From the website of the Israel Ministry of Foreign Affairs, this post presents three useful maps in understanding the development of the State of Israel’s borders and the War of Independence: a map of the UN Partition Plan (1947), a map of the Arab invasions that began the Arab-Israeli War of 1948, and a map of the armistice line from 1949 until the Six Day War in 1967.
UN Partition Plan – Resolution 181 (1947)
Following Britain’s decision to end the Mandate’s government in Palestine in 1947, the United Nations Special Committee on Palestine suggestion the division of the land into two separate states – one Jewish, one Arab – with Jerusalem under international administration. On November 29, 1947, the UN General Assembly voted to adopt the Partition Plan, which was accepted by the Jewish leadership and rejected by the Arab leadership, who increased their attacks against the Jewish communities, together with paramilitary militias from surrounding Arab nations.

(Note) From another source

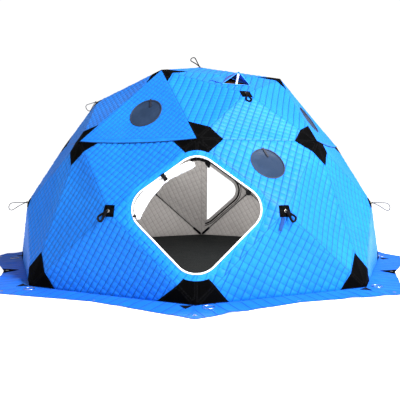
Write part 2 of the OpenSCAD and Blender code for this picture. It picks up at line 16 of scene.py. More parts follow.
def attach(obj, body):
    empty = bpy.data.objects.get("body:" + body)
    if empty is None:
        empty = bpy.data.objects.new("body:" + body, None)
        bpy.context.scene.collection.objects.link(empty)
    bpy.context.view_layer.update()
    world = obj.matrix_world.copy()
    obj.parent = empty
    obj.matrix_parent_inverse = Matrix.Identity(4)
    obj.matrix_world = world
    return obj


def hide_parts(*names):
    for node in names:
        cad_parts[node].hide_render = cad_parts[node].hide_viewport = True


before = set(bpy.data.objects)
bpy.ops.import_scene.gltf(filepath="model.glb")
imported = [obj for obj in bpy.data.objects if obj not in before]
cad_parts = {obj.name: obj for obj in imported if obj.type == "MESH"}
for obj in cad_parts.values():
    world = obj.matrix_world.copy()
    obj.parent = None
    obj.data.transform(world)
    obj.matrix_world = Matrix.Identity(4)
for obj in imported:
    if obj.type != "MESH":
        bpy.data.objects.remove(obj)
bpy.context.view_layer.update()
bpy.context.scene.view_settings.view_transform = "Standard"

# %% [markdown]
# The shell is a set of flat facets between a few points: eight ground corners,
# eight eave corners, four crown corners and one hub a panel. Repeating those few
# driving sizes here lets the cloth be laid exactly where the CAD plates are.

# %% Points on the shell, in metres
WALLS, ROOFS = 8, 4
GROUND_R, EAVE_R, EAVE_Z = 2.050, 1.563, 1.272
CROWN_R, CROWN_Z = 0.940, 1.986
WALL_HUB, ROOF_HUB, CROWN_BULGE = (0.647, 0.204), (0.503, 0.154), 0.197
WALL_TURN, ROOF_TURN = 360 / WALLS, 360 / ROOFS


def spot(radius, turn, z):
    """A point at an angle counted from the front round towards +X."""
    a = math.radians(turn)
    return np.array([radius * math.sin(a), -radius * math.cos(a), z])


def unit(v):
    return v / np.linalg.norm(v)


ground = [spot(GROUND_R, WALL_TURN * k, 0) for k in range(WALLS)]
eave = [spot(EAVE_R, WALL_TURN * k, EAVE_Z) for k in range(WALLS)]
crown = [spot(CROWN_R, ROOF_TURN * k - WALL_TURN / 2, CROWN_Z) for k in range(ROOFS)]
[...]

Following Israel’s Declaration of Independence on May 14, 1948, local Arab militia forces attacked the Jewish state, together with the invading armies of six Arab countries: Syria, Lebanon, Jordan, Egypt, Saudi Arabia, and Iraq.

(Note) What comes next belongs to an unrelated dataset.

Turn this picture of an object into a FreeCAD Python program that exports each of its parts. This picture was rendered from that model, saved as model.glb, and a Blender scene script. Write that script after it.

Following Israel’s successful defeat of the Arab armies during the War of Independence, the UN mediated armistice agreements between Israel and the neighboring Arab countries of Syria, Lebanon, Jordan, and Egypt, declaring the official end of the War of Independence and the interim borders of the State of Israel, often referred to today as The Green Line. These remained the borders of the State of Israel until the Six Day War in 1967.